Jusqu’à quand distribuera-t-on des subventions à une agriculture aux conséquences sanitaires et environnementales coûteuses ?

L’injustice est flagrante. Le modèle agricole dominant, qui repose sur la mécanisation et la chimie de synthèse, pollue et détruit les sols, ne crée pas d’emplois et endette les agriculteurs. C’est le modèle que nous subventionnons. Le modèle paysan de l’agriculture biologique, lui, crée 2,5 fois plus d’emplois, protège nos sols, l’air, l’eau et la biodiversité, produit une nourriture nutritive et saine, pourtant il est surtaxé.

Car l’agriculture « bio » paye pour tout le monde. D’abord en production. Victime de l’empoisonnement de la planète, elle doit empêcher les contaminations de polluants des champs qui l’entourent, une lutte de tous les instants. Pour se protéger du vent ou du ruissellement des eaux de surface, les agriculteurs bio plantent des haies ou s’isolent par des bandes de terres en jachère. Ne serait-ce pas à ceux qui polluent de protéger leurs voisins ? Et s’il y a contamination par des traces de produits chimiques, alors les productions sont déclassées, perdent la certification, sont vendues au prix du conventionnel.

Pour prouver la non-contamination, l’agriculteur « bio » doit payer les contrôles (huit en moyenne). Les autres n’ont rien à justifier, aucun contrôle. Et en fin de course, c’est la double peine pour les consommateurs « bio » : ils payent leurs produits plus chers et financent par leurs impôts la dépollution pour réparer les méfaits d’une agriculture conventionnelle qu’ils ne cautionnent pas.

Modèle intenable

Sans subventions, l’agriculture conventionnelle serait morte. Ce modèle fonctionne uniquement grâce aux aides publiques. Il prétend que lui seul peut nourrir la planète en oubliant qu’il est sous perfusion. Sans cela, ce modèle est mathématiquement intenable. Les prix bas du conventionnel ne sont possibles que grâce aux aides. C’est 9 à 12 milliards d’euros en France, soit 17 500 euros perçus par ferme par an.

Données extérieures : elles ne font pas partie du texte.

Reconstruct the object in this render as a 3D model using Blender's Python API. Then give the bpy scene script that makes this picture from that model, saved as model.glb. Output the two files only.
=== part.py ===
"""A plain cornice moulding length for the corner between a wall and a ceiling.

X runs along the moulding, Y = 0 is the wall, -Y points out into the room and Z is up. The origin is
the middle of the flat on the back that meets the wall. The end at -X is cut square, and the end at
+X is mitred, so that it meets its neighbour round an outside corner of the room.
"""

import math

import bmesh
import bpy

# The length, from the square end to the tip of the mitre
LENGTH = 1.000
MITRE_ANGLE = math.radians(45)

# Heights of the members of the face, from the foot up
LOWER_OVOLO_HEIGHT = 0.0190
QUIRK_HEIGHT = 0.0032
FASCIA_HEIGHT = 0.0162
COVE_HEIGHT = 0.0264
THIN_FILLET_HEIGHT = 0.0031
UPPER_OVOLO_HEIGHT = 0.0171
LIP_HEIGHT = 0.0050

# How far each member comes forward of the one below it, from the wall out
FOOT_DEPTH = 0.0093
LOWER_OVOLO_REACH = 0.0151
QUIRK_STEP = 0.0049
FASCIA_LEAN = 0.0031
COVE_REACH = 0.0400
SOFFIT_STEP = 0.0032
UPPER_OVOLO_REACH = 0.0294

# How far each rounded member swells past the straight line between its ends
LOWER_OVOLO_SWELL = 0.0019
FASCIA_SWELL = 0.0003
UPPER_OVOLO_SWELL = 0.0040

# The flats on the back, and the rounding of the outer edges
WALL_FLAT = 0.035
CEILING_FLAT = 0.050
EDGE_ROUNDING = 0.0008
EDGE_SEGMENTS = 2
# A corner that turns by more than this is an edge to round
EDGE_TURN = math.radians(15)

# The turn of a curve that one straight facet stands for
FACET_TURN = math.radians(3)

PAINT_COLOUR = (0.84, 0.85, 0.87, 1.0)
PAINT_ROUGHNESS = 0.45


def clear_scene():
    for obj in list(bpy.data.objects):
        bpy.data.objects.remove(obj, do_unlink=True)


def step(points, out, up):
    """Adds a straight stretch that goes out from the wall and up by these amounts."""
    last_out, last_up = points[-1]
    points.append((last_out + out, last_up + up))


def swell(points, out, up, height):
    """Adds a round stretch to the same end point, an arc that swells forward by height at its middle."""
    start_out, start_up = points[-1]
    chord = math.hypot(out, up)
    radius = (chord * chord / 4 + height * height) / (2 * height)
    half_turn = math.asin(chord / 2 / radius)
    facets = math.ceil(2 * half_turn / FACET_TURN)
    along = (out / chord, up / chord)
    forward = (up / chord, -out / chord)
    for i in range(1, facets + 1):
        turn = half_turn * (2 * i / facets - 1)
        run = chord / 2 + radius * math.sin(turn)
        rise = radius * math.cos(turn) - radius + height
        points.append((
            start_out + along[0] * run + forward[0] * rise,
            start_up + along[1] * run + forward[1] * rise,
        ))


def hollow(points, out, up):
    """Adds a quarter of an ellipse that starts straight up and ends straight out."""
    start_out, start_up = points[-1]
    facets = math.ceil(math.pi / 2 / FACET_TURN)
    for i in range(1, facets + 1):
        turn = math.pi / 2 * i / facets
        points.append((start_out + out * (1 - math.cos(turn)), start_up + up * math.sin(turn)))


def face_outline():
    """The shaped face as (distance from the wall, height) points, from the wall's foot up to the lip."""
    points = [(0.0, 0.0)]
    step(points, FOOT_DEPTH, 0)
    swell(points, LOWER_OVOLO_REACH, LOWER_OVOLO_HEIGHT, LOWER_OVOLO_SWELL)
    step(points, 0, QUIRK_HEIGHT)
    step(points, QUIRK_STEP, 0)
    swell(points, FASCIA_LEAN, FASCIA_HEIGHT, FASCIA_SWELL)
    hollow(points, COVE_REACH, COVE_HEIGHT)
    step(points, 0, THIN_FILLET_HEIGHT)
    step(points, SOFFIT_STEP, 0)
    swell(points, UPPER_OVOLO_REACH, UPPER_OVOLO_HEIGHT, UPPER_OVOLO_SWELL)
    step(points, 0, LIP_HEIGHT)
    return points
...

Beaucoup de corps de métier aimeraient percevoir autant ! 150 % du revenu de ces agriculteurs provient de subventions… Mais elles ne concernent que le conventionnel : les subventions européennes se calculent à la surface, c’est donc une prime aux grandes exploitations.

Or la « bio » privilégie la valeur ajoutée plutôt que la taille et le volume. Il y a également des aides aux investissements « industriels ». Mais les fermes bio misent plus sur l’investissement humain que sur l’investissement machine. Ainsi, en France, 20 % des agriculteurs touchent 80 % des aides. Que la ferme crée ou non des emplois, qu’elle ait ou non un impact environnemental, cela ne compte pas.

Maladies et perte de fertilité des terres

Jusqu’à quand pourra-t-on se payer ce luxe de distribuer des subventions à une agriculture aux conséquences sanitaires et environnementales coûteuses. Nos impôts financent les soins des maladies professionnelles des agriculteurs (cancers, leucémies…) et des maladies liées à notre alimentation devenue malbouffe (hypertension, carences, obésité…), mais aussi la dépollution de l‘eau, des sols… Et l’on stocke les factures pour les générations futures : nos enfants payeront la perte de fertilité des terres, des services rendus gracieusement par les abeilles et les vers de terre, de toute la vie du sol qui fait la richesse nutritive… Tout cela n’est pas intégré dans le prix de revient du conventionnel.

Telle une fierté nationale, cette agriculture industrielle est exportée. Elle casse la dynamique de production locale en Afrique et ailleurs parce que, par l’effet des subventions, nos produits alimentaires arrivent moins chers que la production locale. Le conventionnel chimique productiviste est une agriculture dominatrice, prédatrice ; elle veut s’imposer partout et finit par tuer toute autre forme d’agriculture.

Dire que le « bio » est plus cher est totalement faux. Le « bio » est à son juste prix, car il n’y a ni coûts cachés ni aides. Et il serait plus accessible aux consommateurs s’il ne supportait pas tous les dommages causés par le conventionnel. Jusqu’à quand allons-nous soutenir une agriculture destructrice alors qu’il est urgent de développer une bio économie à la hauteur des enjeux et des espoirs, avec au cœur une agriculture saine, écologique, sociale ?

Par Claude Gruffat, président de Biocoop. Il est l’auteur de « Les dessous de l’alimentation bio » (Editions La Mer Salée).